* _Dataset extract_
════════════════
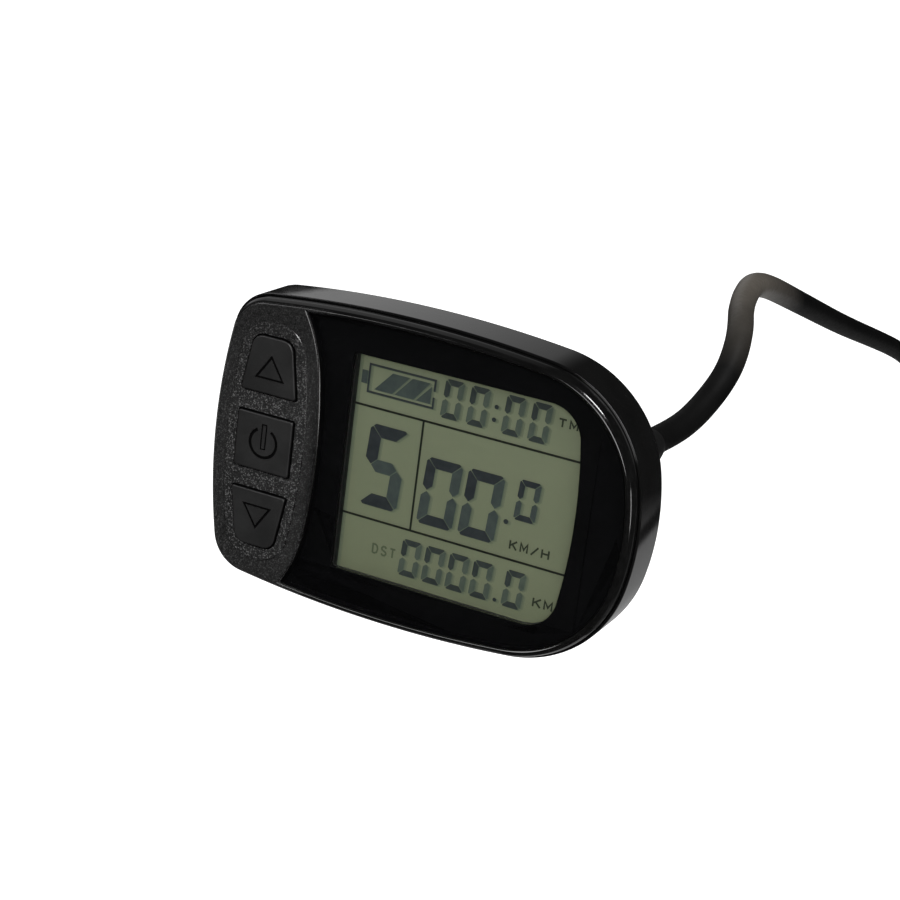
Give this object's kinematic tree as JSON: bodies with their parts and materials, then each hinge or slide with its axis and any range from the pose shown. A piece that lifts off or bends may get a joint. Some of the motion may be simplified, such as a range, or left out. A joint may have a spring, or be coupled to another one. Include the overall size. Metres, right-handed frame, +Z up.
{
  "type": "e-bike display",
  "caption": "Handlebar display for an electric bicycle: rounded housing with a display window, sprung buttons, a split bar clamp behind it and a lead that ends in a round plug.",
  "frame": {"origin": "on the axis of the bar clamp, midway along the clamp", "axes": "+X along the handlebar, to the right as the rider sees it; +Y forwards; +Z up. The display faces the rider, tilted back 15 degrees."},
  "size_m": [0.096, 0.3115, 0.2807],
  "materials": {
    "bezel_plastic": "satin gloss bezel, fine texture on the button panel",
    "case_plastic": "gloss black",
    "seal_rubber": "matt",
    "window_plastic": "clear with a hard gloss coat",
    "mask_print": "black print",
    "display_face": "grey display face",
    "display_glass": "clear",
    "backlight_plastic": "white diffuser",
    "tray_plastic": "matt white",
    "strip_rubber": "banded contact rubber",
    "board_laminate": "green solder mask",
    "chip_plastic": "matt black",
    "header_plastic": "natural nylon",
    "wire_insulation": "coloured insulation",
    "dome_steel": "bright",
    "keypad_rubber": "matt silicone",
    "button_plastic": "fine texture",
    "stem_plastic": "matt grey",
    "zinc_screw": "zinc plated",
    "black_screw": "black oxide",
    "clamp_plastic": "moulded, fine grain",
    "sleeve_rubber": "matt",
    "clamp_steel": "stainless",
    "gland_rubber": "satin",
    "cable_jacket": "satin",
    "plug_rubber": "satin overmould",
    "insert_plastic": "matt",
    "pin_brass": "gold flashed"
  },
  "bodies": {
    "display": {"front_case": "bezel_plastic", "rear_case": "case_plastic", "case_seal": "seal_rubber", "window_lens": "window_plastic", "lens_mask": "mask_print", "lcd_gasket": "seal_rubber", "lcd_glass": "display_face", "lcd_rear_glass": "display_glass", "backlight": "backlight_plastic", "lcd_tray": "tray_plastic", "contact_strips": "strip_rubber", "circuit_board": "board_laminate", "controller_chip": "chip_plastic", "power_parts": "chip_plastic", "wire_header": "header_plastic", "wire_plug": "header_plastic", "inner_wires": "wire_insulation", "key_switches": "chip_plastic", "switch_domes": "dome_steel", "keypad_web": "keypad_rubber", "board_screws": "zinc_screw", "case_screws": "black_screw", "clamp_saddle": "clamp_plastic", "clamp_cap": "clamp_plastic", "bar_sleeve": "sleeve_rubber", "clamp_screws": "clamp_steel", "clamp_nuts": "clamp_steel", "saddle_screws": "black_screw", "cable_gland": "gland_rubber", "cable_tail": "cable_jacket", "cable": "cable_jacket", "plug_body": "plug_rubber", "plug_insert": "insert_plastic", "plug_pins_set": "pin_brass", "plug_seal": "seal_rubber"},
    "up_key": {"button_up": "button_plastic", "stem_up_key": "stem_plastic"},
    "power_key": {"button_power": "button_plastic", "stem_power_key": "stem_plastic"},
    "down_key": {"button_down": "button_plastic", "stem_down_key": "stem_plastic"}
  },
  "joints": [
    {"name": "up_press", "type": "slide", "parent": "display", "child": "up_key", "axis": [0, 0.9659, -0.2588], "range_m": [0, 0.0007], "stiffness_N_per_m": 1500},
    {"name": "power_press", "type": "slide", "parent": "display", "child": "power_key", "axis": [0, 0.9659, -0.2588], "range_m": [0, 0.0007], "stiffness_N_per_m": 1500},
    {"name": "down_press", "type": "slide", "parent": "display", "child": "down_key", "axis": [0, 0.9659, -0.2588], "range_m": [0, 0.0007], "stiffness_N_per_m": 1500}
  ]
}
════════════════
* _Written problem_
Extract all of the data shown above and repeat it verbatim.

* _Solved exercise_
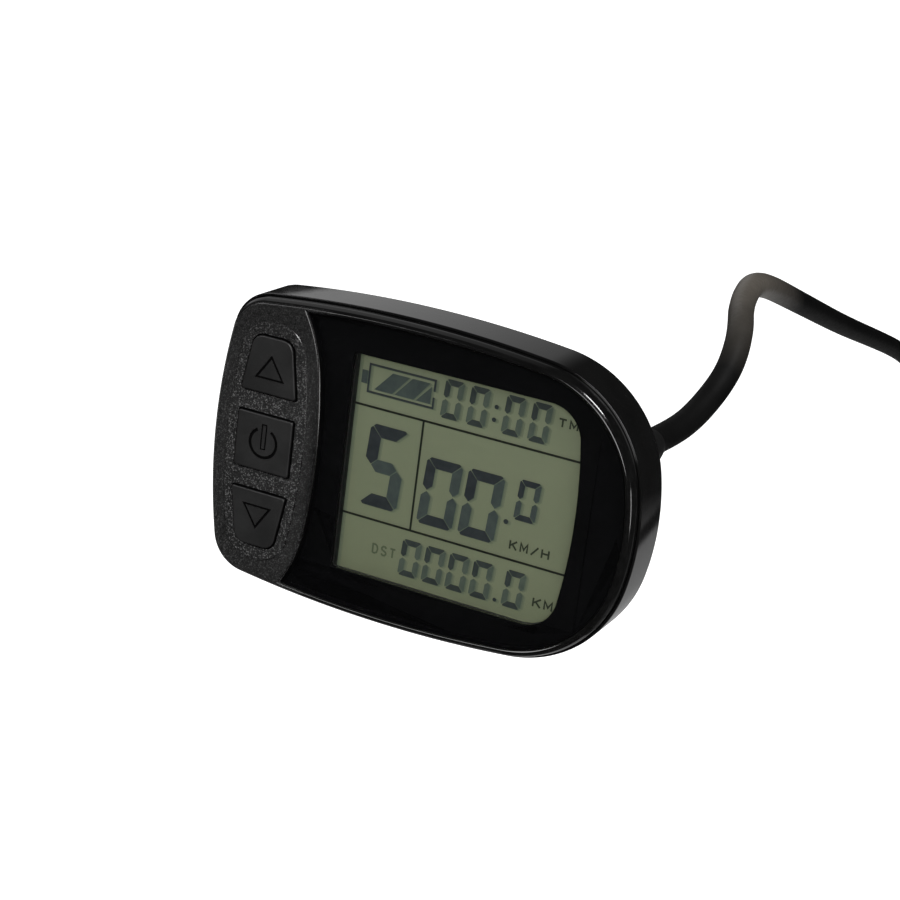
Give this object's kinematic tree as JSON: bodies with their parts and materials, then each hinge or slide with its axis and any range from the pose shown. A piece that lifts off or bends may get a joint. Some of the motion may be simplified, such as a range, or left out. A joint may have a spring, or be coupled to another one. Include the overall size. Metres, right-handed frame, +Z up.
{
  "type": "e-bike display",
  "caption": "Handlebar display for an electric bicycle: rounded housing with a display window, sprung buttons, a split bar clamp behind it and a lead that ends in a round plug.",
  "frame": {"origin": "on the axis of the bar clamp, midway along the clamp", "axes": "+X along the handlebar, to the right as the rider sees it; +Y forwards; +Z up. The display faces the rider, tilted back 15 degrees."},
  "size_m": [0.096, 0.3115, 0.2807],
  "materials": {
    "bezel_plastic": "satin gloss bezel, fine texture on the button panel",
    "case_plastic": "gloss black",
    "seal_rubber": "matt",
    "window_plastic": "clear with a hard gloss coat",
    "mask_print": "black print",
    "display_face": "grey display face",
    "display_glass": "clear",
    "backlight_plastic": "white diffuser",
    "tray_plastic": "matt white",
    "strip_rubber": "banded contact rubber",
    "board_laminate": "green solder mask",
    "chip_plastic": "matt black",
    "header_plastic": "natural nylon",
    "wire_insulation": "coloured insulation",
    "dome_steel": "bright",
    "keypad_rubber": "matt silicone",
    "button_plastic": "fine texture",
    "stem_plastic": "matt grey",
    "zinc_screw": "zinc plated",
    "black_screw": "black oxide",
    "clamp_plastic": "moulded, fine grain",
    "sleeve_rubber": "matt",
    "clamp_steel": "stainless",
    "gland_rubber": "satin",
    "cable_jacket": "satin",
    "plug_rubber": "satin overmould",
    "insert_plastic": "matt",
    "pin_brass": "gold flashed"
  },
  "bodies": {
    "display": {"front_case": "bezel_plastic", "rear_case": "case_plastic", "case_seal": "seal_rubber", "window_lens": "window_plastic", "lens_mask": "mask_print", "lcd_gasket": "seal_rubber", "lcd_glass": "display_face", "lcd_rear_glass": "display_glass", "backlight": "backlight_plastic", "lcd_tray": "tray_plastic", "contact_strips": "strip_rubber", "circuit_board": "board_laminate", "controller_chip": "chip_plastic", "power_parts": "chip_plastic", "wire_header": "header_plastic", "wire_plug": "header_plastic", "inner_wires": "wire_insulation", "key_switches": "chip_plastic", "switch_domes": "dome_steel", "keypad_web": "keypad_rubber", "board_screws": "zinc_screw", "case_screws": "black_screw", "clamp_saddle": "clamp_plastic", "clamp_cap": "clamp_plastic", "bar_sleeve": "sleeve_rubber", "clamp_screws": "clamp_steel", "clamp_nuts": "clamp_steel", "saddle_screws": "black_screw", "cable_gland": "gland_rubber", "cable_tail": "cable_jacket", "cable": "cable_jacket", "plug_body": "plug_rubber", "plug_insert": "insert_plastic", "plug_pins_set": "pin_brass", "plug_seal": "seal_rubber"},
    "up_key": {"button_up": "button_plastic", "stem_up_key": "stem_plastic"},
    "power_key": {"button_power": "button_plastic", "stem_power_key": "stem_plastic"},
    "down_key": {"button_down": "button_plastic", "stem_down_key": "stem_plastic"}
  },
  "joints": [
    {"name": "up_press", "type": "slide", "parent": "display", "child": "up_key", "axis": [0, 0.9659, -0.2588], "range_m": [0, 0.0007], "stiffness_N_per_m": 1500},
    {"name": "power_press", "type": "slide", "parent": "display", "child": "power_key", "axis": [0, 0.9659, -0.2588], "range_m": [0, 0.0007], "stiffness_N_per_m": 1500},
    {"name": "down_press", "type": "slide", "parent": "display", "child": "down_key", "axis": [0, 0.9659, -0.2588], "range_m": [0, 0.0007], "stiffness_N_per_m": 1500}
  ]
}